First the town issued a permit, then a cease-and-desist order when Corcoran complained. Then the town said the Duquettes could build. Then a Hillsborough County Superior Court judge ruled they couldn't.

Then town voters said no. Then last week, the town said, again, that Duquette's garage was legal.

It didn't matter. While the controversy raged, Duquette built his garage.

"I don't have to ask his permission where my garage is going to be placed on my property," an angry Gil Duquette said in May during a zoning board hearing available on YouTube. He went on to complain that Corcoran is spreading lies and accusations throughout town and there is nowhere else he can put a garage on his 1.6-acre lot.

He didn't return my telephone calls.

Corcoran said he only wants Duquette to follow the town ordinance. The ordinance says a garage must be 50 feet from the road and 25 feet from Corcoran's property line.

It is neither, and in rural New Hampshire fashion, the garage dwarfs anything else on the property. It stands 25 feet high at the peak of the roof. Its 2,400 square feet of windowless, steel-sheeted walls aesthetically overpower the attractive part of the Duquette property — a single-story, 1,300-square-foot log cabin.

Corcoran is a software engineer, science-fiction writer and hobby farmer. He works out of his two-story colonial house, which sits on 56 acres.

Rainwater runs off the garage and turns his gravel driveway into silt that resembles baby diarrhea, and the look of the garage hurts his property values, he said.

Corcoran said he urged Duquette to build the garage on the other side of his land and offered Duquette $6,000 and the cost of any tree clearing to do so.

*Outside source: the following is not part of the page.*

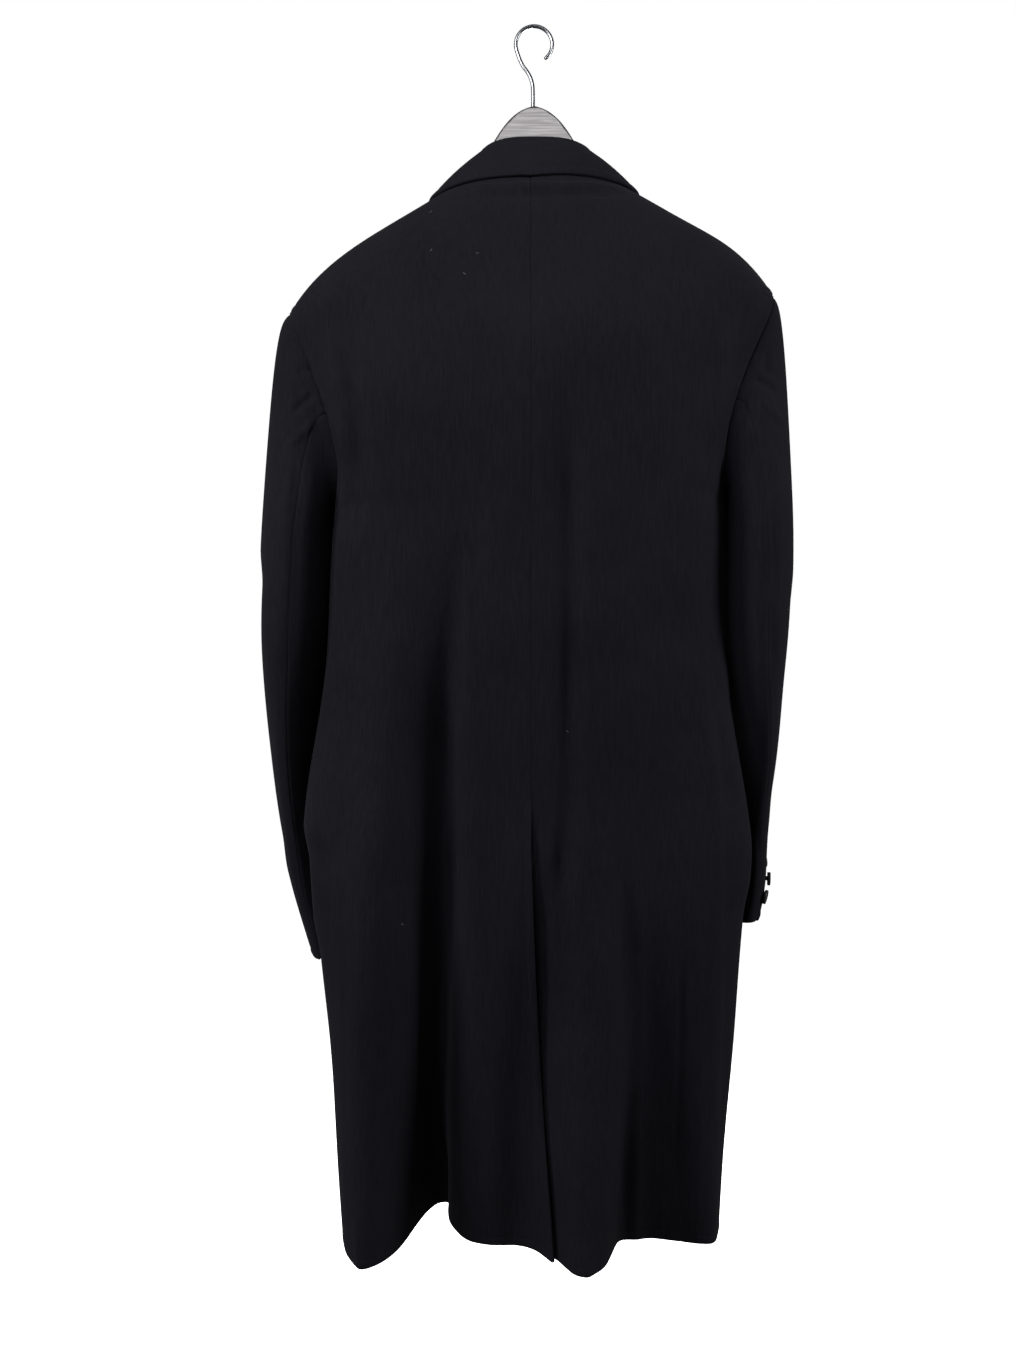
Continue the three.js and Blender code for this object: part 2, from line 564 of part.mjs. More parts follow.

He also warned Duquette that if he went ahead and built, the garage would eventually have to come down.

"I absolutely understand the little guy. You don't want to beat up on someone," he said.

You can't help but think that's the case. Between barns and sheds, Corcoran has six outbuildings on his property, and he's complaining about Duquette's one.

But Corcoran said his are legal, and all six together don't account for the size of Duquette's one garage.

"He can build whatever he wants. He just can't build there," Corcoran said.

Towns and cities do have the ability to bend their rules, through the Zoning Board of Adjustment. Zoning boards hear ugly disputes such as Corcoran vs. Duquette, and they actually get to decide whether someone can violate the law.

It's kind of like the Supreme Court in high gear, but Corcoran said the garage location is so flawed it can't clear the legal hurdles that allow for a variance.

Longtime Zoning Board Chairman Jack Dearborn wouldn't speak to me about the case.

"I don't want to be belligerent, but I kinda gotta be hard-nosed about this. We're under the attorney's guidance," he said.

I left my card on the door of garage-supporter Jack Meaney, a selectman who lives across Quaker Street from Corcoran and Duquette. He didn't call me either.

On the community Facebook page We Are Weare, a lot of people side with Corcoran. After our interview, he backed up everything he said with documents and links to town meetings. He attends a lot of those meetings and speaks.

He has filed demands for town records that shake loose misdeeds by town officials, including secret meetings, hidden documents and petty lies.

Corcoran said he doesn't want to change Weare. He doesn't want to turn it into another Boston or Berkeley. He just wants the laws enforced fairly.

"It's not a class issue," he said, "it's an issue of rule of law vs. backroom corruption."